3. Force all persons running for federal election to utilize only government money. This point fills the void left by the second point. Obviously there will be issues such as who qualifies as a legitimate candidate, but those could be easily resolved in much the same way that qualifications for FECA matching funds act. The New York Times, in the editorial "Read Their Lips" (16 February 2006), has agreed, to a point, urging Clinton, Obama, and McCain to use public financing. Yet I think an even more effective tool would be getting rid of all contributions other than those put up by the federal government, be it the FEC or some other body. The point is to ensure that all serious candidates have the exact same means available to reach the electorate.

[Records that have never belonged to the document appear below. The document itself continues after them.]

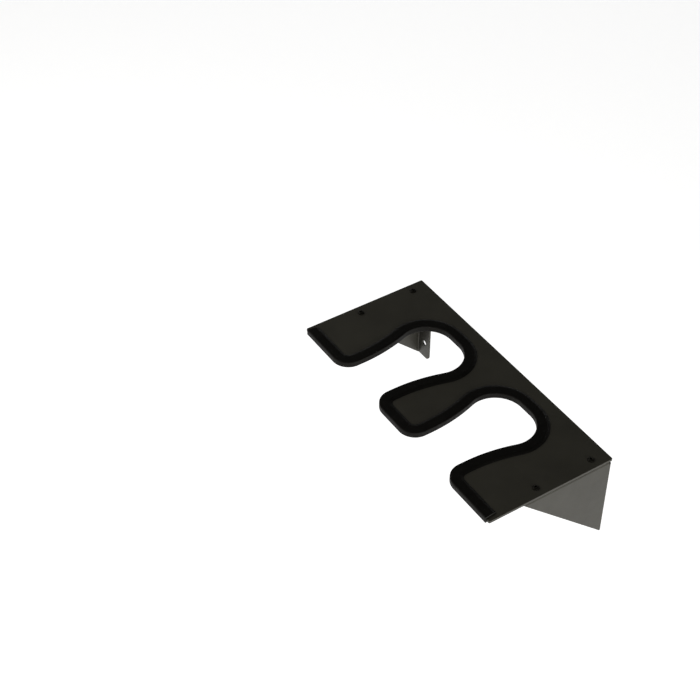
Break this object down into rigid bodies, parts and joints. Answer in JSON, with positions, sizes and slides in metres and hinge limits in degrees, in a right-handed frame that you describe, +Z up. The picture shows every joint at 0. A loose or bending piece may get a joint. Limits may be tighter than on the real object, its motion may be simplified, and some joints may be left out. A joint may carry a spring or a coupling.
{
  "type": "boot rack",
  "caption": "Wall rack in coated sheet steel that holds a pair of boots upside down in keyhole slots lined with rubber edge trim, on triangular side brackets.",
  "frame": {"origin": "on the wall plane, at mid-width, level with the top face of the plate", "axes": "+X along the wall to the right end, +Y into the wall, +Z up"},
  "size_m": [0.33, 0.1539, 0.108],
  "materials": {
    "powder_coat": "satin charcoal powder coat",
    "trim_rubber": "matt black",
    "black_steel": "black oxide",
    "zinc_steel": "zinc plated",
    "nylon": "satin white"
  },
  "bodies": {
    "root": {"top_plate": "powder_coat", "edge_trim": "trim_rubber", "right_bracket": "powder_coat", "left_bracket": "powder_coat", "screw_right_rear": "black_steel", "screw_right_front": "black_steel", "screw_left_rear": "black_steel", "screw_left_front": "black_steel", "washer_right_rear": "zinc_steel", "washer_right_front": "zinc_steel", "washer_left_rear": "zinc_steel", "washer_left_front": "zinc_steel", "nut_right_rear": "zinc_steel", "nut_right_front": "zinc_steel", "nut_left_rear": "zinc_steel", "nut_left_front": "zinc_steel", "nut_ring_right_rear": "nylon", "nut_ring_right_front": "nylon", "nut_ring_left_rear": "nylon", "nut_ring_left_front": "nylon"}
  },
  "joints": []
}
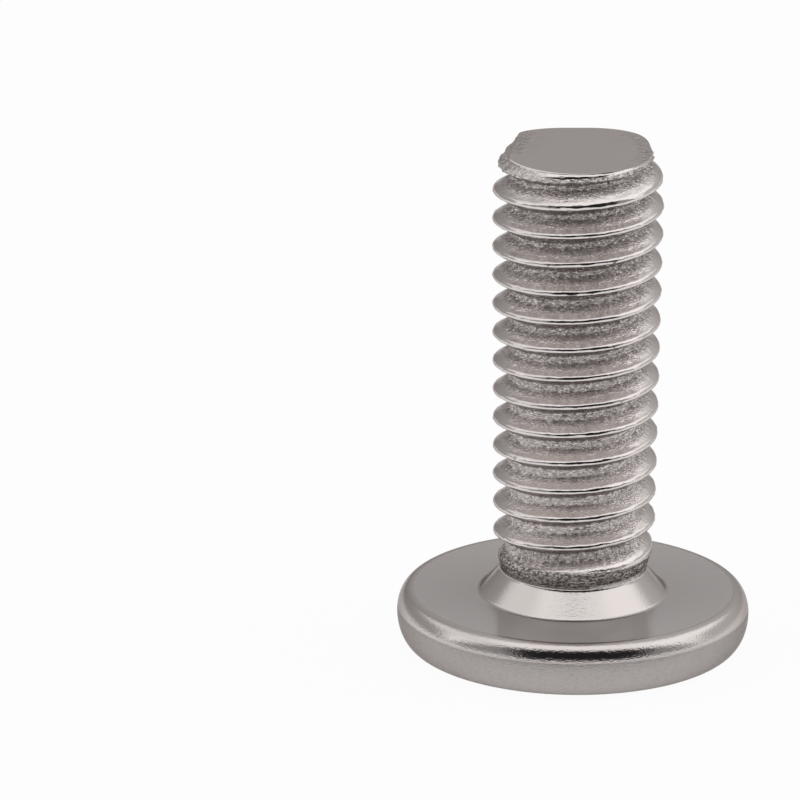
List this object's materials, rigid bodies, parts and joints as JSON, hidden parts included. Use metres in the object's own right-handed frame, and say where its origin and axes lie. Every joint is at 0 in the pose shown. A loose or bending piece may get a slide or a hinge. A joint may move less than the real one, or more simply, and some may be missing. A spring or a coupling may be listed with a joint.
{
  "type": "machine screw",
  "caption": "Machine screw with a thin flat round head, a cross recess in the head's flat face and a fully threaded shank.",
  "frame": {"origin": "centre of the head's flat face, which the screw stands on", "axes": "+Z along the shank from the head's flat face to the tip"},
  "size_m": [0.0082, 0.0082, 0.0121],
  "materials": {
    "steel": "bright nickel plating, slightly warm, satin to glossy"
  },
  "bodies": {
    "root": {"screw": "steel"}
  },
  "joints": []
}
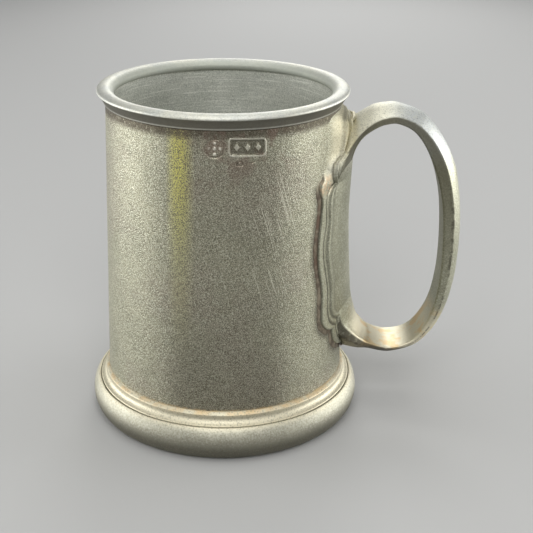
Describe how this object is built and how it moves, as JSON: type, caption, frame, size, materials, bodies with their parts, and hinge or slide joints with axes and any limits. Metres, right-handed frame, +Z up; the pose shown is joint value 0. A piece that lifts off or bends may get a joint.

Ceteris paribus, voters will be left with nothing but the issues by which to judge the candidates.

So those are my suggestions, criticize or applaud them as you will. But please take away one idea from this editorial: the current system of electing public officials is fraught with problems, and there is never anything wrong with hypothesizing on a means to rectify such a situation.

1 comment:

Amanda said...

The only problem I have with the "use govenment funds" is that our tax dollars go to commercials, signs, planes, buses, hotels, and meals for candidates. I think instead there should be a cap on how much money candidates are allowed to spend: even third-party and grassroots candidates are able to raise a significant amount of money to run. By placing caps on contributions, it forces candidates to stay within a certaini budget. This far you may come and no further. Yeah, I know there are a lot of problems with that but I can't stand the idea of publicly funded elections. Our tax dollars need to go to education and healthcare, not to candidates' fluff and empty rhetoric.